Year of examination Oct./Nov. 2016

Date of convocation 2 Dec. 2017

==As State President of BJP Yuva Morcha==
As the President of BJYM, he toured all 36 organisational districts and contested the parliamentary elections from Bengaluru Rural Constituency. He started Shashwatha Neerigagi horata – Padayatra to address the water crisis in rural Bengaluru areas. Yuva Chaitanya Yatre – Rathayatra from Belgavi to Mysuru calling for action against narcotics in Karnataka. He organised protests against corruption and inefficiency in the Karnataka state government. He also conducted over 100 bike rallies and torch-light marches. He also plays a major role in the further development and initiations of various campaigns like Gorata.

==State Secretary==
On 25 May 2016, he was appointed the State Secretary of Bharatiya Janata Party of Karnataka. He is currently serving as State Secretary of BJP for the 2nd term.

=== 1st term as State Secretary ===
During his first term he oversaw the call center operations across Karnataka during 2019 parliamentary elections.

=== 2nd term as State Secretary ===
Currently he is serving as State secretary for 2nd term. He travelled across many districts of Karnataka during Gram panchayat elections to polarize voters for BJP supported candidates. He organized Gramaswarajya rallies for the same.

BJP had organized Janasevaka yatra to felicitate Grama Panchayat members. Muniraju was given the responsibility to organize the rally in many districts including the Validictory event held at Belagavi which was attended by Union Home Ministier Shri. Amit Shah ji.
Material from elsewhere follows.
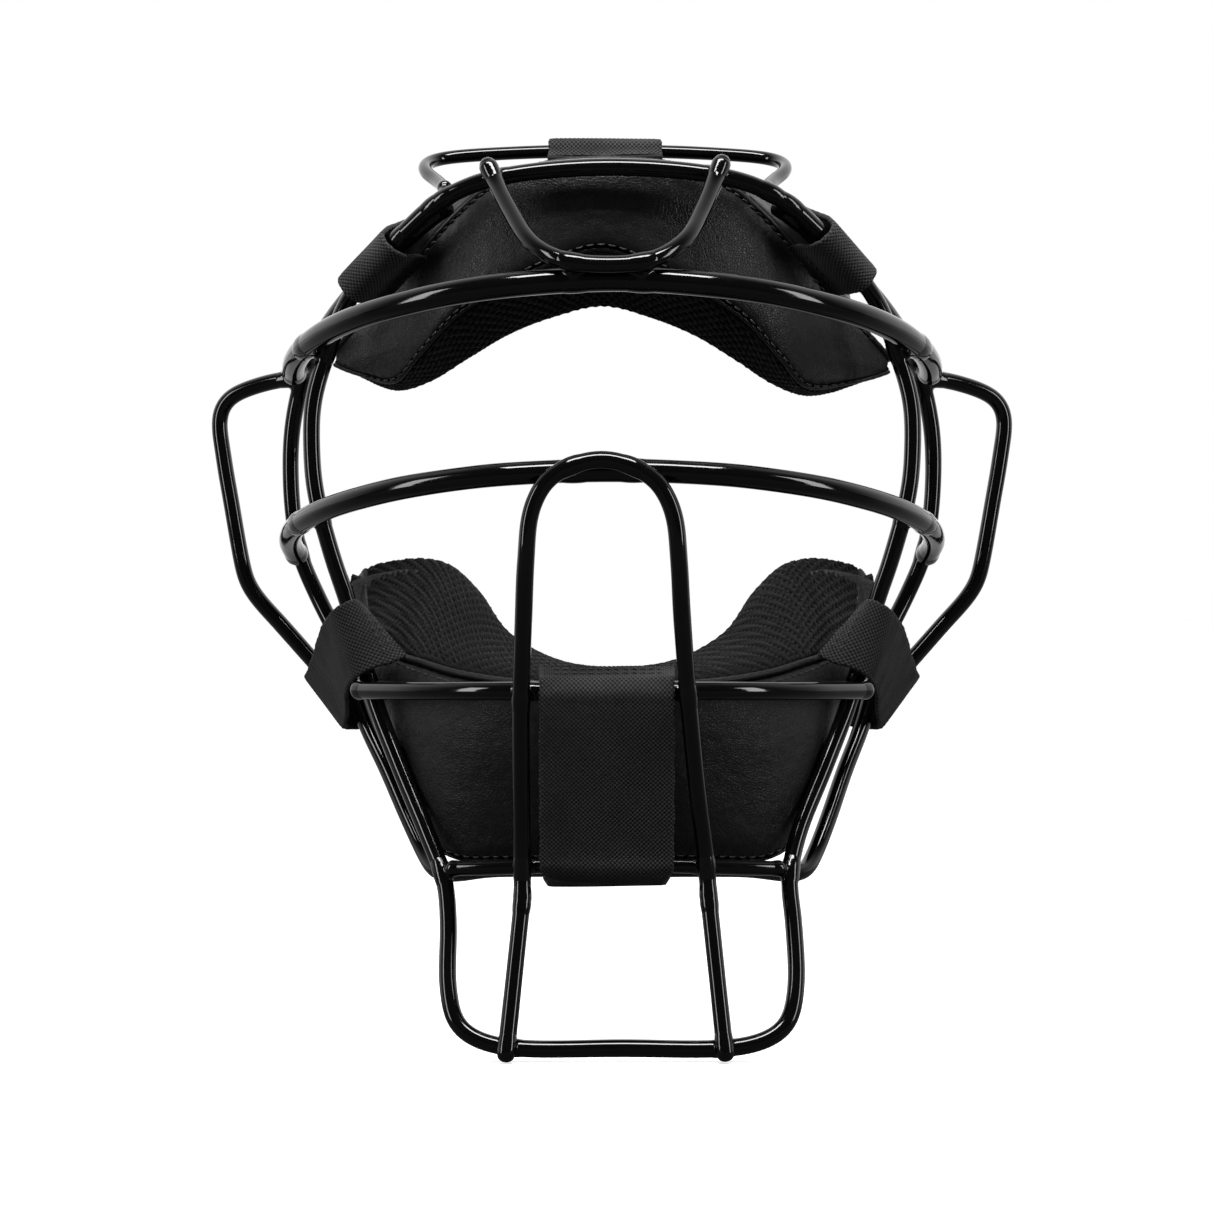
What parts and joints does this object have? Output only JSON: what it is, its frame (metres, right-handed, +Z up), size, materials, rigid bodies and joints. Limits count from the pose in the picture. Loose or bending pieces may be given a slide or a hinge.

== Rajarajeshwarinagar Assembly Candidate ==
Muniraju, was given opportunity to contest 2018 assembly elections from Rajarajeshwarinagar assembly constituency. He had the popularity across constituency. He was instrumental in unearthing faking voter id racket in the constituency. The Congress candidate used malpractice in printing voter id cards, collecting id's illegally. Thousands of voter id's were seized by election commission and the elections were countermanded. A case is still running in the high court of Karnataka.